What you need to do => How does the data below read from its first line through the line containing "TUFT_TONE = 0.05"? Print those lines exactly.

=== Recorded data ===

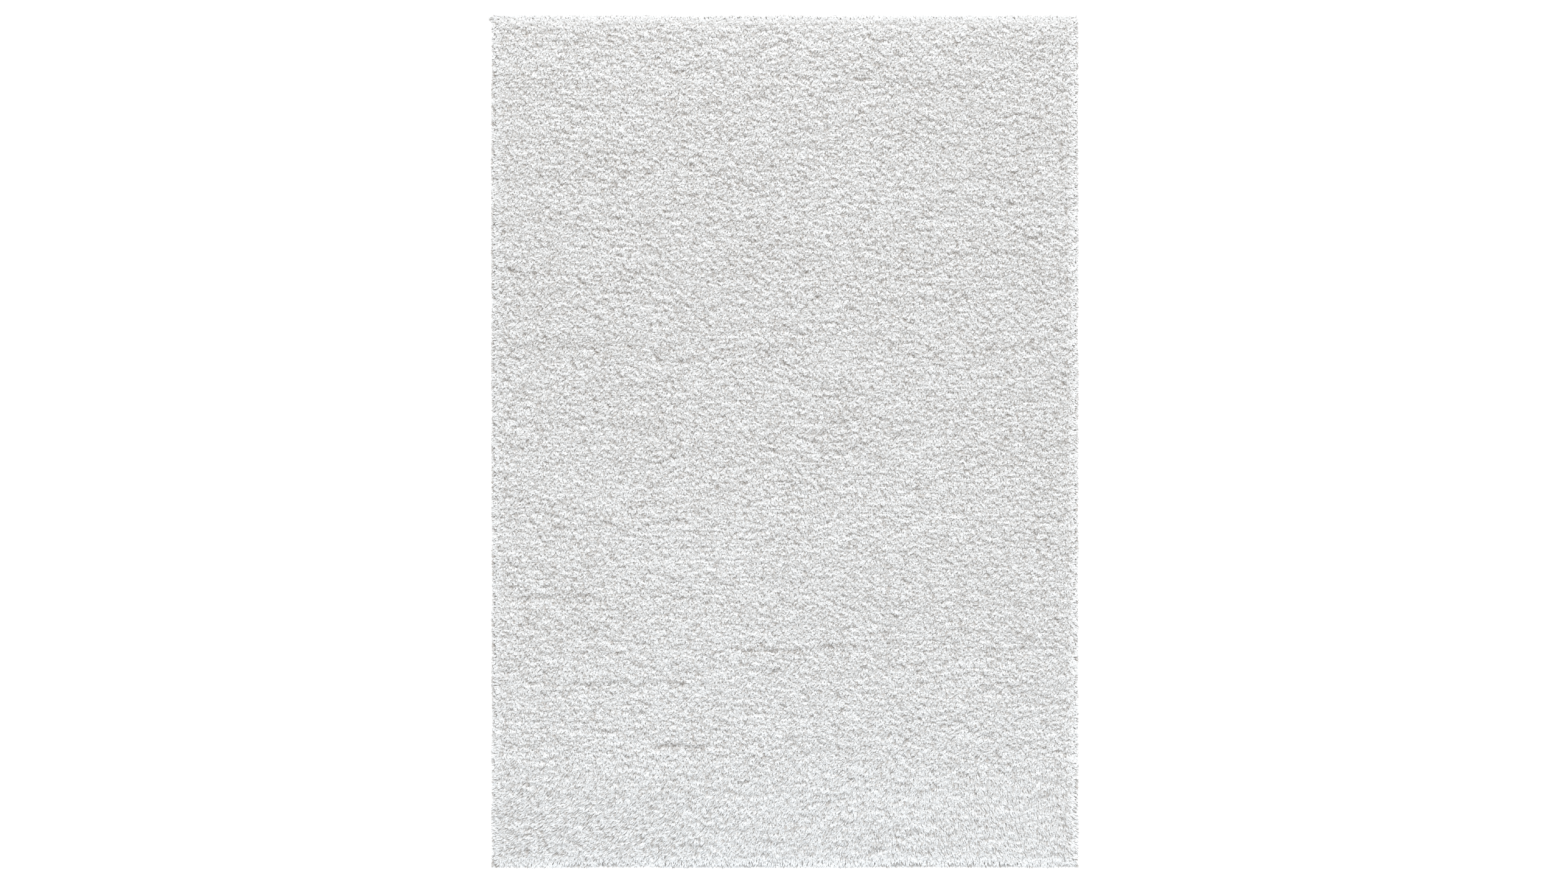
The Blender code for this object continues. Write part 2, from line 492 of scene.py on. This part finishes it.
# The share of its depth that a parting has on average, and how far that goes up and down in bumps along it.
PARTING_SHARE = 0.455
PARTING_SWING = 0.39
PARTING_SWING_SIZE = (0.045, 0.5)


def parting_depth(x, y):
    """How far the partings sink the nap at a point."""
    y = y + PARTING_WANDER * soft_noise(x, y, PARTING_WANDER_SIZE, "wander")
    sunk = np.zeros(x.shape)
    for left_y, right_y, left_x, right_x, depth in PARTINGS:
        middle = left_y + (right_y - left_y) * np.clip((x - left_x) / (right_x - left_x), 0.0, 1.0)
        across = smooth_step(1.0 - np.abs(y - middle) / PARTING_HALF_WIDTH)
        ends = smooth_step((x - left_x) / PARTING_END) * smooth_step((right_x - x) / PARTING_END)
        sunk = np.maximum(sunk, depth * across * ends)
    return sunk * (PARTING_SHARE + PARTING_SWING * soft_noise(x, y, PARTING_SWING_SIZE, "parting"))


# The nap is the relief that the yarn ends lie on. Its tufts stand in rows across the rug, which wave. Each
# differs a little from its place (in shares of the pitches), the usual height, the lean and the tone.
NAP_CELL = 0.0030
ROW_PITCH = 0.0105
TUFT_PITCH = 0.0145
ROW_WAVE = 0.003
ROW_WAVE_SIZE = (0.12, 0.07)
TUFT_STRAY = 0.22
TUFT_HEIGHT_STRAY = 0.0004
TUFT_TURN = 0.18
TUFT_TONE = 0.05

# A tuft is a wedge that slopes up along its lean to a lip ahead of its middle and falls off steeply past
# the lip. It is lower by its crown at its half width. Its wedge ends WEDGE_REACH from its middle. No gap
# between wedges is deeper than DEEPEST_GAP until partings and roughness are added.
LIP_AHEAD = 0.0060
TUFT_SLOPE = 0.32
LIP_STEEPNESS = 6.0
TUFT_HALF_WIDTH = 0.0100
CROWN = 0.0028
WEDGE_REACH = 0.020
DEEPEST_GAP = 0.0065

# The roughness is a relief of long ridges across the rug, moved up and down the length by a wander.
ROUGHNESS = 0.0013
ROUGHNESS_SIZE = (0.050, 0.011)
ROUGHNESS_WANDER = 0.014
ROUGHNESS_WANDER_SIZE = (0.060, 0.050)

# At its edge the nap rounds down over a shoulder, which ends past the yarn ends and a little above the
# ground.
SHOULDER = 0.0065
SHOULDER_PAST_YARN = 0.0045
EDGE_ABOVE_GROUND = 0.004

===

Result =>
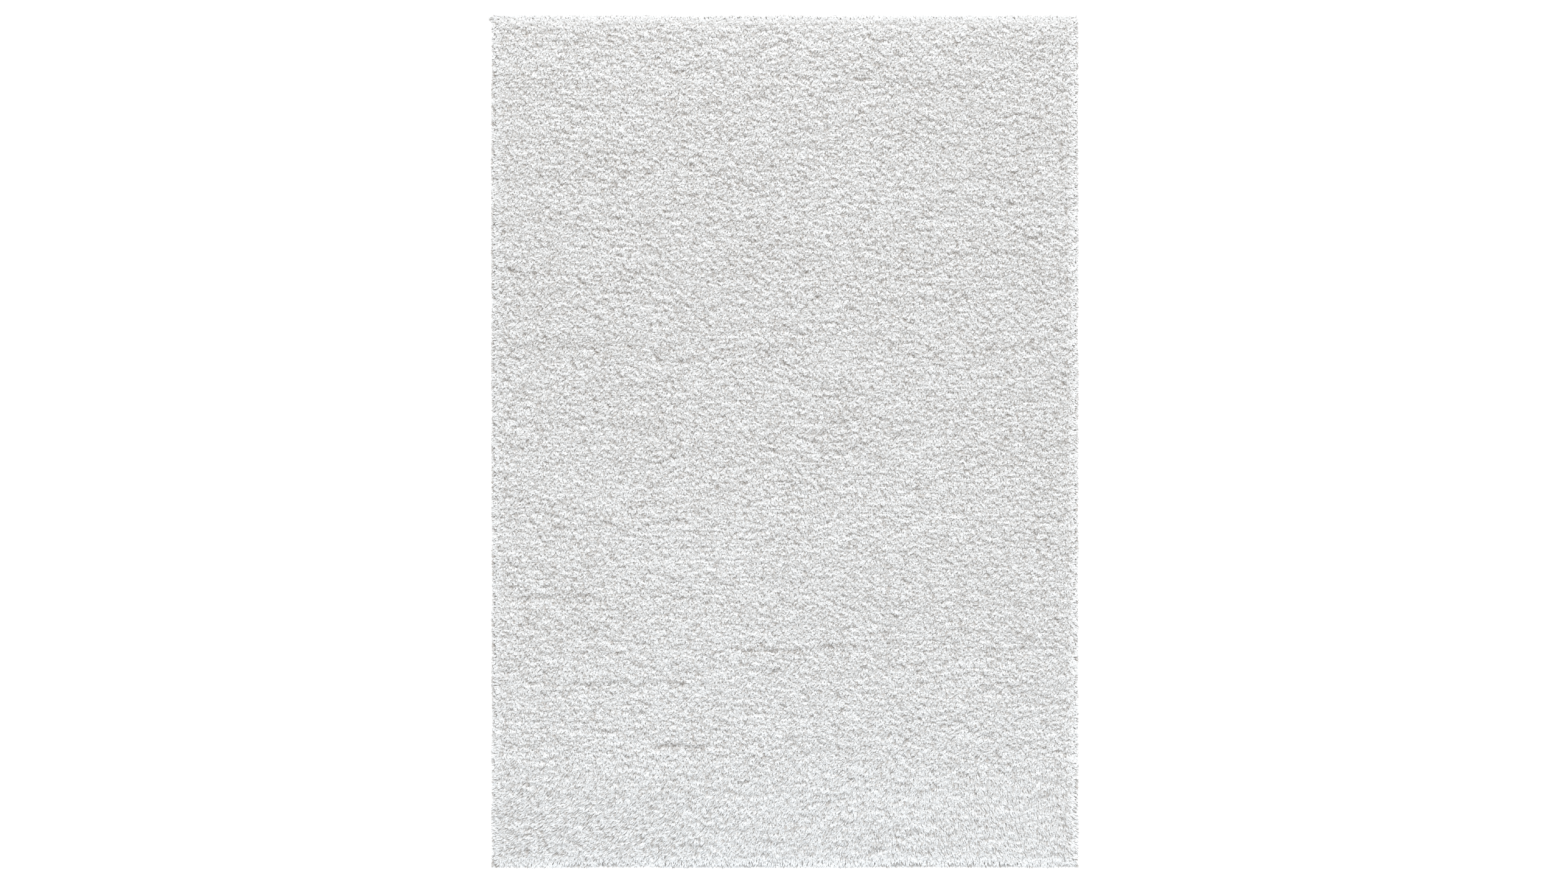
The Blender code for this object continues. Write part 2, from line 492 of scene.py on. This part finishes it.
# The share of its depth that a parting has on average, and how far that goes up and down in bumps along it.
PARTING_SHARE = 0.455
PARTING_SWING = 0.39
PARTING_SWING_SIZE = (0.045, 0.5)


def parting_depth(x, y):
    """How far the partings sink the nap at a point."""
    y = y + PARTING_WANDER * soft_noise(x, y, PARTING_WANDER_SIZE, "wander")
    sunk = np.zeros(x.shape)
    for left_y, right_y, left_x, right_x, depth in PARTINGS:
        middle = left_y + (right_y - left_y) * np.clip((x - left_x) / (right_x - left_x), 0.0, 1.0)
        across = smooth_step(1.0 - np.abs(y - middle) / PARTING_HALF_WIDTH)
        ends = smooth_step((x - left_x) / PARTING_END) * smooth_step((right_x - x) / PARTING_END)
        sunk = np.maximum(sunk, depth * across * ends)
    return sunk * (PARTING_SHARE + PARTING_SWING * soft_noise(x, y, PARTING_SWING_SIZE, "parting"))


# The nap is the relief that the yarn ends lie on. Its tufts stand in rows across the rug, which wave. Each
# differs a little from its place (in shares of the pitches), the usual height, the lean and the tone.
NAP_CELL = 0.0030
ROW_PITCH = 0.0105
TUFT_PITCH = 0.0145
ROW_WAVE = 0.003
ROW_WAVE_SIZE = (0.12, 0.07)
TUFT_STRAY = 0.22
TUFT_HEIGHT_STRAY = 0.0004
TUFT_TURN = 0.18
TUFT_TONE = 0.05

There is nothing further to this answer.